____ SUPPLIED INFORMATION

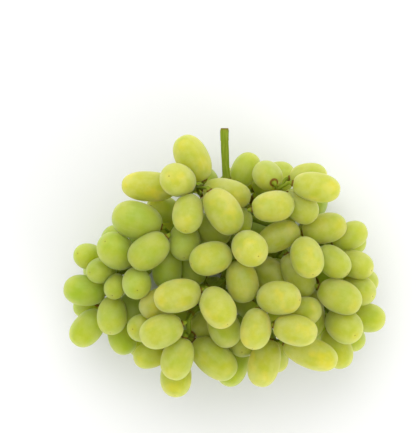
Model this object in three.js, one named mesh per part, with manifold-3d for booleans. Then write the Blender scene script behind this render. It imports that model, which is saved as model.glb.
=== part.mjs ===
// A bunch of long pale green table grapes, picked and laid down, in millimetres.
// +X runs across the bunch, +Y towards the cut end of its stalk and +Z up from the surface it lies on.
import * as THREE from "three";
import { mergeVertices } from "three/addons/utils/BufferGeometryUtils.js";
import Module from "manifold-3d";

const wasm = await Module();
wasm.setup();

// Berries
const BERRY_SIDES = 8; // facets round a berry
const UNSEEN_SIDES = 7; // facets round a berry of the back or the core
const BERRY_BANDS = 6; // facets from its stalk end to its tip
const BLUNTNESS = 2.2; // 2 is a true oval, more is a blunter one
const EGG = 0.04; // how much wider the tip half is than the stalk half
const FACET_SWELL = 1.03; // keeps a faceted berry as full as a round one
const SLIMNESS = 1.35; // a berry's least length in its own widths

// How the berries lie against each other
const PRESS = 1.5; // how deep two berries of one spray may press together
const CLEAR = 0.7; // the gap between berries of two sprays
const STEM_CLEAR = 0.5; // the gap between a berry and a stem that isn't its own
const FLAT = 0.6; // how far the surface flattens the lowest berries
const ROUNDS = 260; // steps of the settling
const EASE = 0.5; // the share of a move made in one step
const LISTED_HOLD = new THREE.Vector3(0.5, 0.5, 0.02); // how hard a berry is held to its place
const UNSEEN_HOLD = new THREE.Vector3(0.02, 0.02, 0.2);
const LOOSENED = 0.2; // how much of the hold is left when the settling ends
const BALLS = [-1, -0.5, 0, 0.5, 1]; // where the balls that stand for a berry lie along it
const STEM_STEPS = 12; // straight lengths that stand for a curved stem

// Stalk
const CUT_RADIUS = 2;
const KNOB_RADIUS = 2.4; // the swelling just below the cut
const KNOB_SHARE = 0.05; // how far down the main stem the swelling is
const PEDUNCLE_RADIUS = 2.35;
const RACHIS_TIP_RADIUS = 1.3;
const RACHIS_SIDES = 8;
const RACHIS_STEPS = 16;
const BRANCH_ROOT_RADIUS = 1.6;
const BRANCH_TIP_RADIUS = 1.1;
const BRANCH_SIDES = 4;
const STEPS_PER_FORK = 2;
const PEDICEL_RADIUS = 0.8; // the short stem of one berry
const PEDICEL_SIDES = 3;
const ROOT_DEPTH = 2; // how deep a pedicel is sunk in its berry
const SHORTEST_PEDICEL = 4;
const FORK_DROP = 15; // how far the twigs of the unseen berries hang below the forks
const HIGH_FORK = 40; // forks above this height carry such a twig
const NODE_GAP = 0.35; // the gap kept between the main stem and the sprays, and between two sprays

// The berries that don't show from above lie in two layers: the back, which the surface presses into
// a shallow bowl, and the core round the main stem.
const LAYERS = [
  { middle: [-2, -2], halfSize: [74, 52], count: 46, level: 0, rise: 18, length: [23, 27] },
  { middle: [2, 0], halfSize: [44, 42], count: 30, level: 20, rise: 4, length: [20, 24] },
];
const FLAT_SHARE = 0.5; // the share of a layer, outwards from its middle, that is level
const UNSEEN_SLIMNESS = [1.38, 1.5];
const UNSEEN_SEED = 11;
const DEEPEST_START = 2.5; // an unseen berry deeper than this in another is left out

// The middle of the bunch's box in plan, which becomes the origin.
const MIDDLE = [0.1, -0.07];

// The main stem from its cut end to its last fork: x, y, z.
const RACHIS = [
  [0, 74, 44],
  [0, 68, 44],
  [1.2, 47, 42],
  [4, 31.5, 40],
  [3, 9.5, 38],
  [-1.5, -15, 36],
  [-7, -37, 33],
  [-8.5, -50, 30],
];

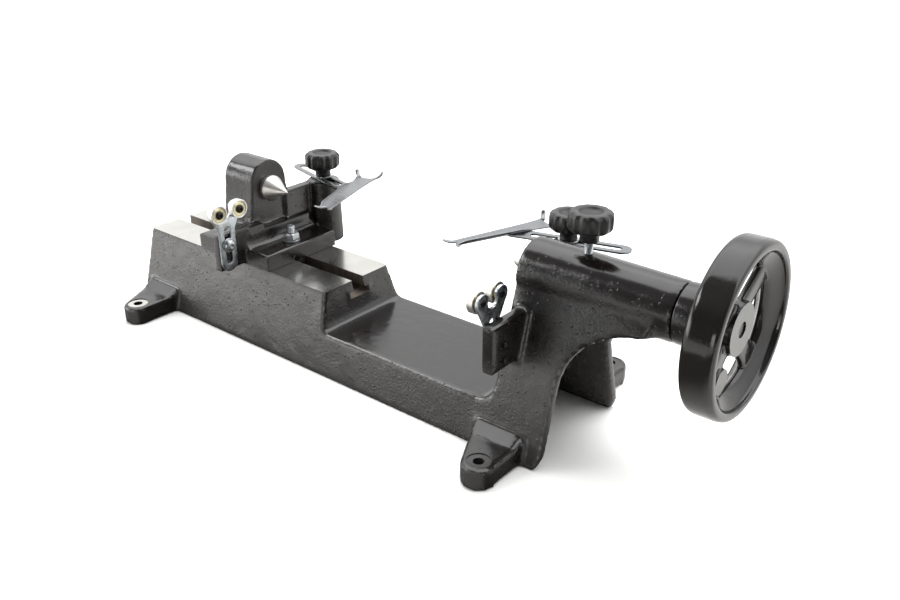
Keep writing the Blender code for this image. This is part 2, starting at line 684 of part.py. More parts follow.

________

Write the listing out again, exactly as it reads.

- [RESPONSE BELOW]:
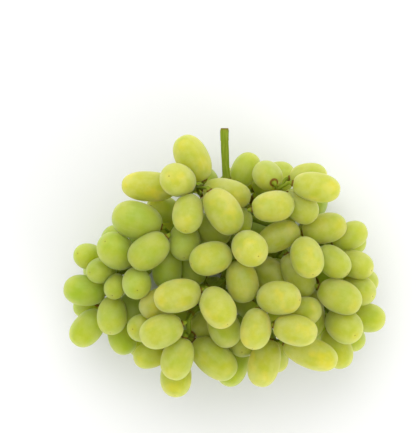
Model this object in three.js, one named mesh per part, with manifold-3d for booleans. Then write the Blender scene script behind this render. It imports that model, which is saved as model.glb.
=== part.mjs ===
// A bunch of long pale green table grapes, picked and laid down, in millimetres.
// +X runs across the bunch, +Y towards the cut end of its stalk and +Z up from the surface it lies on.
import * as THREE from "three";
import { mergeVertices } from "three/addons/utils/BufferGeometryUtils.js";
import Module from "manifold-3d";

const wasm = await Module();
wasm.setup();

// Berries
const BERRY_SIDES = 8; // facets round a berry
const UNSEEN_SIDES = 7; // facets round a berry of the back or the core
const BERRY_BANDS = 6; // facets from its stalk end to its tip
const BLUNTNESS = 2.2; // 2 is a true oval, more is a blunter one
const EGG = 0.04; // how much wider the tip half is than the stalk half
const FACET_SWELL = 1.03; // keeps a faceted berry as full as a round one
const SLIMNESS = 1.35; // a berry's least length in its own widths

// How the berries lie against each other
const PRESS = 1.5; // how deep two berries of one spray may press together
const CLEAR = 0.7; // the gap between berries of two sprays
const STEM_CLEAR = 0.5; // the gap between a berry and a stem that isn't its own
const FLAT = 0.6; // how far the surface flattens the lowest berries
const ROUNDS = 260; // steps of the settling
const EASE = 0.5; // the share of a move made in one step
const LISTED_HOLD = new THREE.Vector3(0.5, 0.5, 0.02); // how hard a berry is held to its place
const UNSEEN_HOLD = new THREE.Vector3(0.02, 0.02, 0.2);
const LOOSENED = 0.2; // how much of the hold is left when the settling ends
const BALLS = [-1, -0.5, 0, 0.5, 1]; // where the balls that stand for a berry lie along it
const STEM_STEPS = 12; // straight lengths that stand for a curved stem

// Stalk
const CUT_RADIUS = 2;
const KNOB_RADIUS = 2.4; // the swelling just below the cut
const KNOB_SHARE = 0.05; // how far down the main stem the swelling is
const PEDUNCLE_RADIUS = 2.35;
const RACHIS_TIP_RADIUS = 1.3;
const RACHIS_SIDES = 8;
const RACHIS_STEPS = 16;
const BRANCH_ROOT_RADIUS = 1.6;
const BRANCH_TIP_RADIUS = 1.1;
const BRANCH_SIDES = 4;
const STEPS_PER_FORK = 2;
const PEDICEL_RADIUS = 0.8; // the short stem of one berry
const PEDICEL_SIDES = 3;
const ROOT_DEPTH = 2; // how deep a pedicel is sunk in its berry
const SHORTEST_PEDICEL = 4;
const FORK_DROP = 15; // how far the twigs of the unseen berries hang below the forks
const HIGH_FORK = 40; // forks above this height carry such a twig
const NODE_GAP = 0.35; // the gap kept between the main stem and the sprays, and between two sprays

// The berries that don't show from above lie in two layers: the back, which the surface presses into
// a shallow bowl, and the core round the main stem.
const LAYERS = [
  { middle: [-2, -2], halfSize: [74, 52], count: 46, level: 0, rise: 18, length: [23, 27] },
  { middle: [2, 0], halfSize: [44, 42], count: 30, level: 20, rise: 4, length: [20, 24] },
];
const FLAT_SHARE = 0.5; // the share of a layer, outwards from its middle, that is level
const UNSEEN_SLIMNESS = [1.38, 1.5];
const UNSEEN_SEED = 11;
const DEEPEST_START = 2.5; // an unseen berry deeper than this in another is left out

// The middle of the bunch's box in plan, which becomes the origin.
const MIDDLE = [0.1, -0.07];

// The main stem from its cut end to its last fork: x, y, z.
const RACHIS = [
  [0, 74, 44],
  [0, 68, 44],
  [1.2, 47, 42],
  [4, 31.5, 40],
  [3, 9.5, 38],
  [-1.5, -15, 36],
  [-7, -37, 33],
  [-8.5, -50, 30],
];

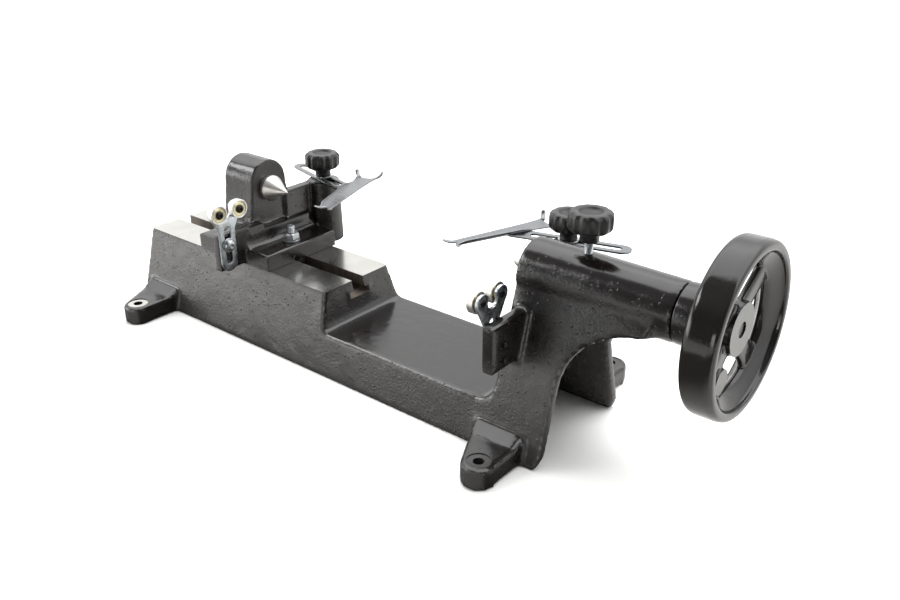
Keep writing the Blender code for this image. This is part 2, starting at line 684 of part.py. More parts follow.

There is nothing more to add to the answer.